El
enigma de la condición humana alcanza su vértice en presencia de la muerte. El hombre
no sólo es torturado por el dolor y la progresiva disolución de su cuerpo, sino
también, y mucho más, por el temor de un definitivo aniquilamiento. El ser
humano piensa muy certeramente cuando, guiado por un instinto de su corazón,
detesta y rechaza la hipótesis de una total ruina y de una definitiva
desaparición de su personalidad. La semilla de eternidad que lleva en sí, al ser
irreductible a la sola materia, se subleva contra la muerte. Todos los
esfuerzos de la técnica moderna, por muy útiles que sean, no logran acallar
esta ansiedad del hombre: pues la prolongación de una longevidad biológica no
puede satisfacer esa hambre de vida ulterior que, inevitablemente, lleva
enraizada en su corazón.
Mientras
toda imaginación fracasa ante la muerte, la Iglesia, adoctrinada por la divina
revelación, afirma que el hombre ha sido creado por Dios para un destino feliz
que sobrepasa las fronteras de la mísera vida terrestre. Y la fe cristiana
enseña que la misma muerte corporal, de la que el ser humano estaría libre si
no hubiera cometido el pecado, será vencida cuando el omnipotente y
misericordioso Salvador restituya al hombre la salvación perdida por su culpa.

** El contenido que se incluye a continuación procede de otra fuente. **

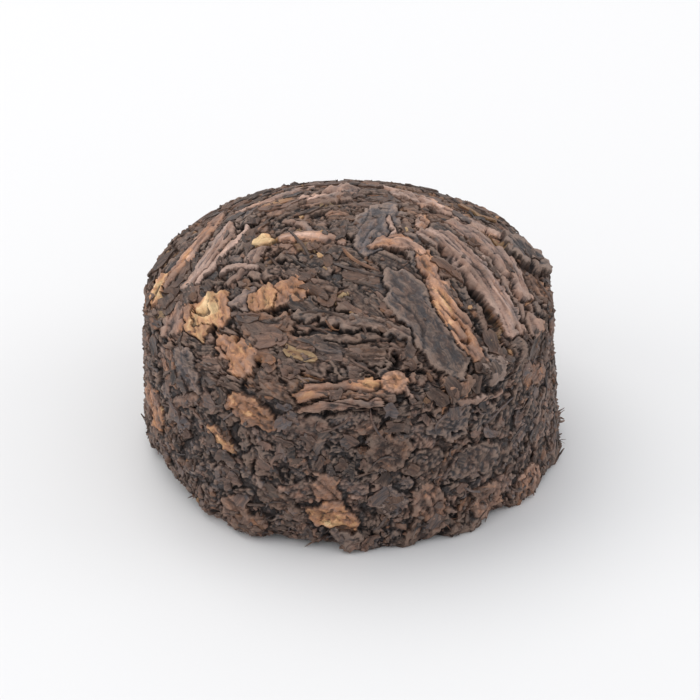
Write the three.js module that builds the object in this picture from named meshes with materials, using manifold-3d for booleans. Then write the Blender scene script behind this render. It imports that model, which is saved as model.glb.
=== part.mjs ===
// A mini tuocha: one small cake of ripe pu-erh tea, pressed in a mould from whole and broken leaves.
// It is a drum with an almost straight wall, a soft shoulder and a low dome on top. It stands on a flat
// ring, round the shallow hollow that the press leaves in the underside. Its surface is a mosaic of
// flattened leaves and rolled strands that lie in the mould's face, with crevices between them.
// Millimetres, +Z up. The origin is the centre of the footprint, and the shown side faces -Y.
import * as THREE from "three";
import { mergeVertices } from "three/addons/utils/BufferGeometryUtils.js";
import Module from "manifold-3d";

const wasm = await Module();
wasm.setup();

// Driving dimensions
const DIAMETER = 23; // across the wall at its foot
const HEIGHT = 13.3; // from the table to the top of the dome
const WALL_TOP = 9.1; // where the wall turns into the shoulder
const WALL_TAPER = 0.15; // how much narrower the radius is at the wall's top
const SHOULDER_IN = 0.7; // the shoulder's width, seen from above
const SHOULDER_UP = 0.7; // the shoulder's height
const BASE_EDGE = 0.6; // radius of the edge round the foot
const HOLLOW_RADIUS = 4.6; // the hollow in the underside
const HOLLOW_DEPTH = 2.4;
const CORE_INSET = 0.3; // the packed core lies this far inside the mould's face
const RING_PROUD = 0.16; // and this far outside it under the ring, where the press flattens it
const FOOT_DEPTH = 0.9; // how deep the sides of a leaf reach

// The mould's profile, from the top of the dome outwards and down, and under to the hollow's middle.
// Each point is [radius, height], and s is the length along the profile from the top.
const wallRadius = DIAMETER / 2;
const wallTopRadius = wallRadius - WALL_TAPER;
const capRadius = wallTopRadius - SHOULDER_IN;
const capBase = WALL_TOP + SHOULDER_UP;

function capRing(rise, radius, share) {
  const sphere = (radius ** 2 + rise ** 2) / (2 * rise);
  const r = radius * share;
  return [r, Math.sqrt(sphere ** 2 - r ** 2) - (sphere - rise)];
}

function quarter(share, width, height) {
  const angle = (share * Math.PI) / 2;
  return [width * Math.sin(angle), height * Math.cos(angle)];
}

const profile = [[0, HEIGHT]];
const zoneEnds = [];

function zone(count, place) {
  for (let i = 1; i <= count; i++) profile.push(place(i / count));
  zoneEnds.push(profile.length - 1);
}

// the dome
zone(48, (t) => {
  const [r, rise] = capRing(HEIGHT - capBase, capRadius, t);
  return [r, capBase + rise];
});
// the shoulder
zone(10, (t) => {
  const [out, up] = quarter(t, SHOULDER_IN, SHOULDER_UP);
  return [capRadius + out, WALL_TOP + up];
});
// the wall
zone(40, (t) => [
  wallTopRadius + WALL_TAPER * t,
  WALL_TOP + (BASE_EDGE - WALL_TOP) * t,
]);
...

Dios llamó y llama al hombre para que, en la perpetua comunión de la
incorruptible vida divina, se adhiera a él con toda la plenitud de su ser. Y
esta victoria la consiguió Cristo resucitado a la vida y liberando al hombre de
la muerte con su propia muerte. La fe, por consiguiente, apoyada en sólidas
razones, está en condiciones de dar a todo hombre reflexivo la respuesta al
angustioso interrogante sobre su porvenir; y al mismo tiempo le ofrece la
posibilidad de una comunión en Cristo con los seres queridos, arrebatados por
la muerte, confiriendo la esperanza de que ellos han alcanzado ya en Dios la
vida verdadera.
Ciertamente
urgen al cristiano la necesidad y el deber de luchar contra el mal, a través de
muchas tribulaciones, y de sufrir la muerte; pero asociado al misterio pascual
y configurado con la muerte de Cristo, podrá ir al encuentro de la resurrección
robustecido por la esperanza.
Todo
esto es válido no sólo para los que creen en Cristo, sino para todos los
hombres de buena voluntad, en cuyo corazón obra la gracia de un modo invisible;
puesto que Cristo murió por todos y una sola es vocación última de todos los
hombres, es decir, la vocación divina, debemos creer que el Espíritu Santo
ofrece a todos la posibilidad de que, de un modo que sólo Dios conoce, se
asocien a su misterio pascual.
Éste
es el gran misterio del hombre, que, para los creyentes, está iluminado por la
revelación cristiana. Por consiguiente, en Cristo y por Cristo se ilumina el
enigma del dolor y de la muerte, que fuera de su Evangelio, nos aplasta. Cristo
resucitó, venciendo a la muerte con su muerte, y nos dio la vida, de modo que,
siendo hijos de Dios en el Hijo, podamos clamar en el Espíritu; ¡Padre!